Todas as cenas de "Kon-Tiki" eram filmadas antes em norueguês e, após algumas tomadas, passavam a ser filmadas em inglês. Para sua surpresa, os cineastas logo descobriram que a técnica enriquecia o filme esteticamente.
"Descobrimos que as tomadas norueguesas tinham um estilo, que se transformava quando passávamos para o inglês", afirmou Hagen. "Por isso, era comum voltarmos a filmar em norueguês por causa de alguma nova ideia. Porém, eu pensava nisso como uma oportunidade, ao invés de uma coisa negativa."
Nem todas as cenas do filme de quase duas horas precisaram ser filmadas novamente. Algumas das primeiras tomadas foram feitas somente em inglês, mostrando a ida de Heyerdahl aos EUA para levantar dinheiro para a expedição e para chamar atenção para suas teorias controversas a respeito da migração para a Polinésia. Outras cenas foram filmadas em alto mar - algumas das quais com tomadas de tubarões gerados por computador que ameaçam a balsa - e a distância permitiu que fossem dubladas.

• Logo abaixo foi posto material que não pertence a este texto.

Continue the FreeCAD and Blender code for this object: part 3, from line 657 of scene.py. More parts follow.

O filme "Kon-Tiki" foi concebido exclusivamente em inglês, afirmou o diretor, mas alguns dos 24 patrocinadores que contribuíram com o orçamento de 15 milhões de dólares não queriam que fosse assim. Cerca de metade do dinheiro veio de investidores noruegueses, especialmente do Instituto Norueguês de Cinema, com a exigência de que o filme fosse gravado no idioma.
"É incomum, mas faz sentido", afirmou Sandberg sobre o resultado inglês-norueguês. "Só existem 5 milhões de noruegueses e precisamos levar isso em conta quando fazemos filmes caros." Filmar somente em norueguês é legal, acrescentou, "quando fazemos aqueles filminhos do Dogme, mas quando precisamos fazer um negócio caro desses, temos que aceitar a realidade".

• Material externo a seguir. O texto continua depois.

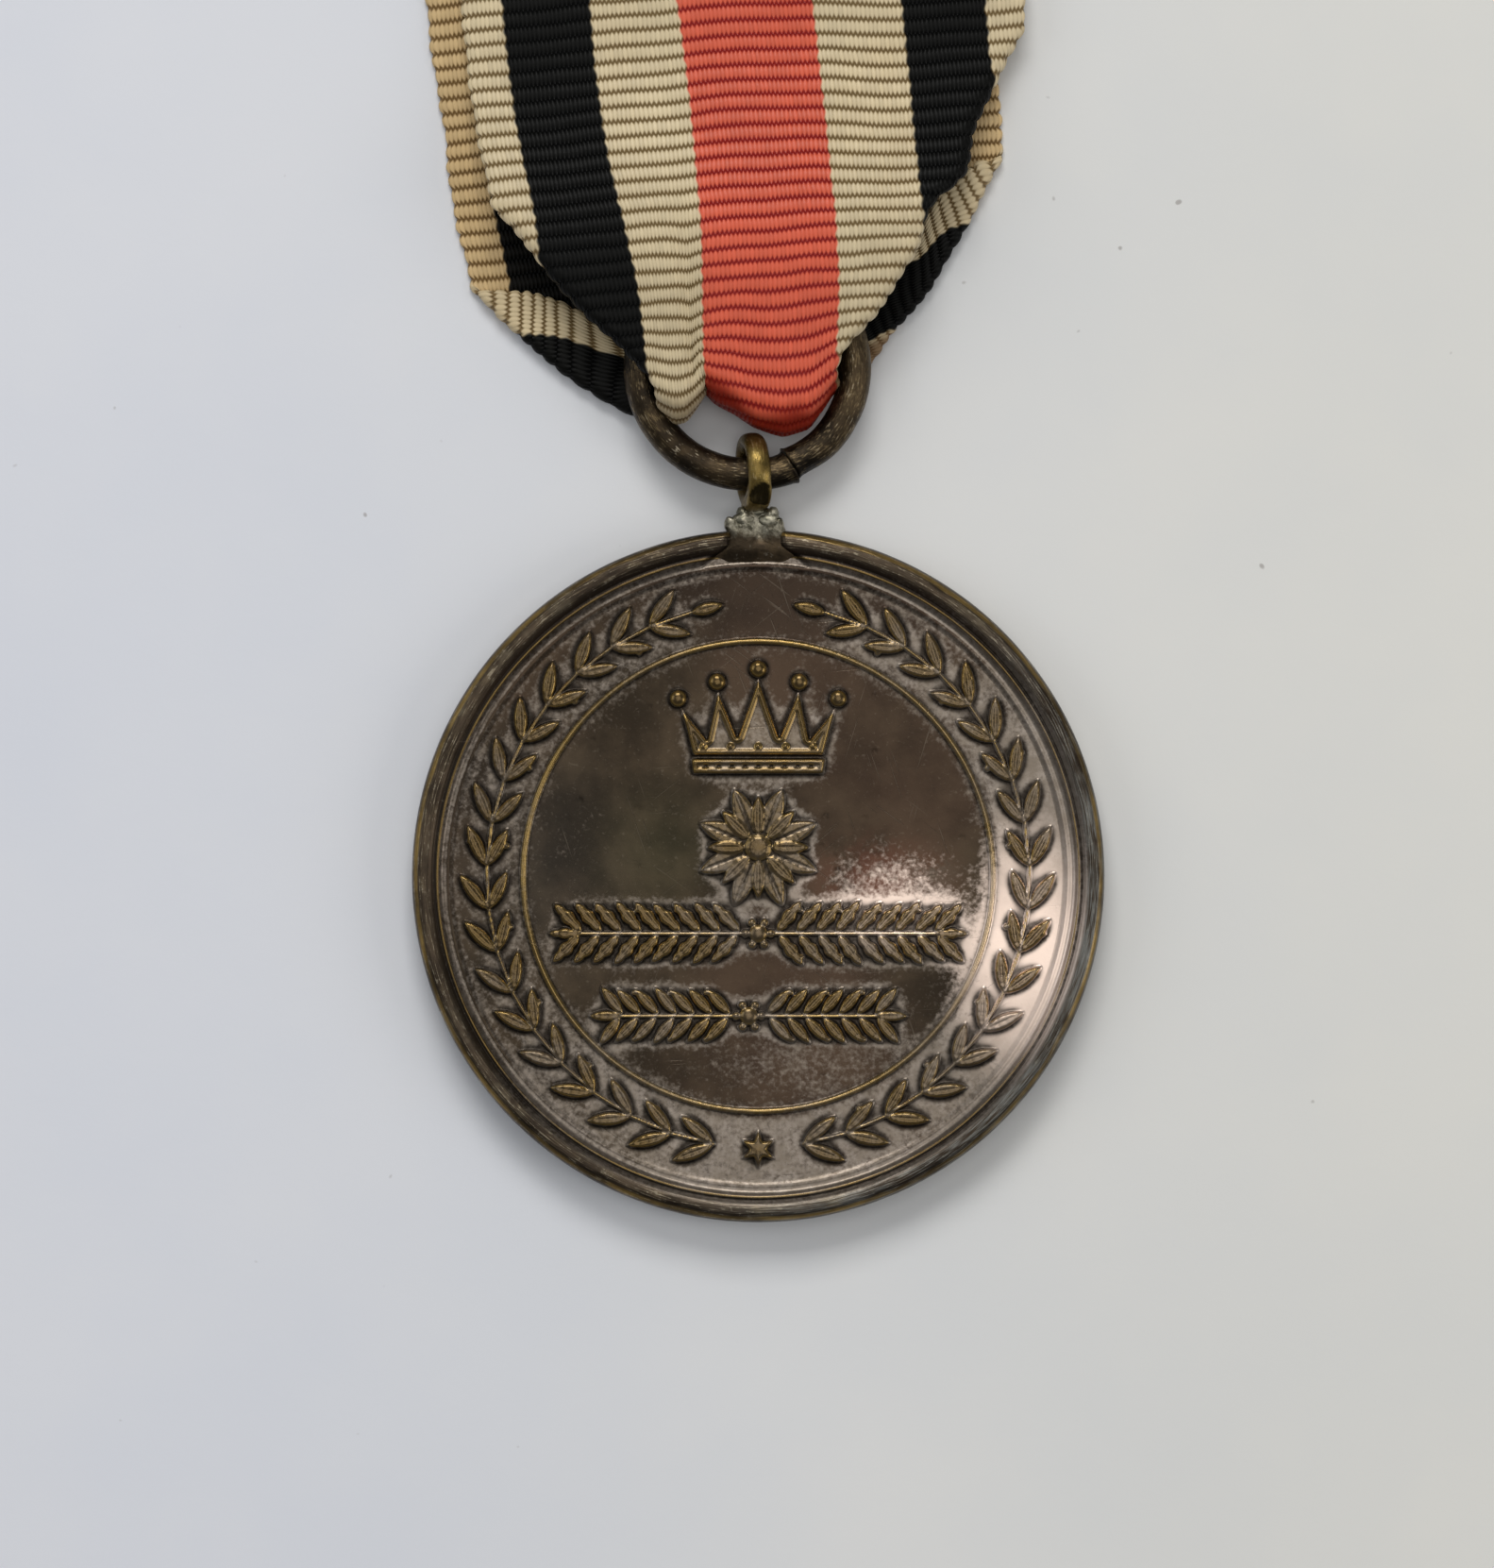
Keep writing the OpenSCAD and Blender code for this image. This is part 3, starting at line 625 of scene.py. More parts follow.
def build_back():
    """the back: a sunk field with a plain raised circle and a small wreath"""
    st = 0.085
    RB = 12.62
    n = int(RB / st) + 2
    g = np.arange(-n, n + 1) * st
    X, Y = np.meshgrid(g, g, indexing="xy")
    R_ = Relief((-X).ravel(), Y.ravel())
    for sgn in (-1, 1):
        for i in range(15):
            ang = -90 + sgn * (14 + i * 9.6)
            tan = ang + sgn * 90
            c, s_ = math.cos(math.radians(ang)), math.sin(math.radians(ang))
            R_.leaf(9.0 * c, 9.0 * s_, tan - sgn * 28, 2.1, 0.8, 0.18)
            R_.leaf(8.9 * c, 8.9 * s_, tan + sgn * 28, 2.0, 0.76, 0.18)
    R_.bead(0, -9.0, 0.5, 0.2)
    r = np.hypot(X, Y)
    h = R_.h.reshape(X.shape)
    h = np.maximum(h, 0.1 * np.sqrt(np.clip(1 - ((r - 11.6) / 0.14) ** 2, 0, 1)))
    h = np.maximum(h, 0.08 * np.sqrt(np.clip(1 - ((r - 6.0) / 0.12) ** 2, 0, 1)))
    h = 0.5 * h + 0.5 * box_blur(h, 1)
    halo = box_blur(box_blur((h > 0.05).astype(float), 3), 3)
    gx, gy = np.gradient(h, st)
    z = 0.33 - h + 0.01 * fbm(X, Y, 2.5, 3, 15)
    inside = r < RB
    keep = inside[:-1, :-1] | inside[1:, :-1] | inside[:-1, 1:] | inside[1:, 1:]
    used = np.zeros_like(inside)
    used[:-1, :-1] |= keep
    used[1:, :-1] |= keep
    used[:-1, 1:] |= keep
    used[1:, 1:] |= keep
    idx = np.full(X.shape, -1)
    idx[used] = np.arange(used.sum())
    f = np.stack([idx[:-1, :-1], idx[1:, :-1], idx[1:, 1:], idx[:-1, 1:]], -1)[keep]
    sc = np.where(r > RB, RB / np.maximum(r, 1e-6), 1.0)
    zz = np.where(r > RB - 0.2, 0.33, z)
    V = np.stack([(X * sc)[used] + OX, (Y * sc)[used] + OY, zz[used]], -1)
    return make_mesh("disc_back", V, f, attrs={"relief": np.clip(h[used] / 0.2, 0, 1.2), "halo": halo[used],
                                               "slope": np.clip(np.hypot(gx, gy)[used], 0, 2), "cavity": 0 * h[used]})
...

Além disso, Heyerdahl, que morreu em 2002 aos 87 anos, sempre quis que um filme que falasse sobre suas aventuras também estivesse disponível em inglês. Essa foi uma consideração importante para Ronning e Sandberg, que foram criados em uma cidadezinha no sul da Noruega, ao lado do local onde nasceu o explorador, e se encantavam com a história de Heyerdahl e seus cinco companheiros de aventura.
"Visitamos o museu Kon-Tiki em Oslo quando éramos crianças e vimos a balsa, é impressionante como ela é pequena", afirmou Ronning. "Esses caras atravessaram o oceano em cima desse pedaço de madeira."
Heyerdahl "inspirou e ainda inspira as pessoas", acrescentou Sandberg. "Ele não sabia nadar, tinha pavor de água. Mas superou os próprios medos para atravessar o maior oceano que existe."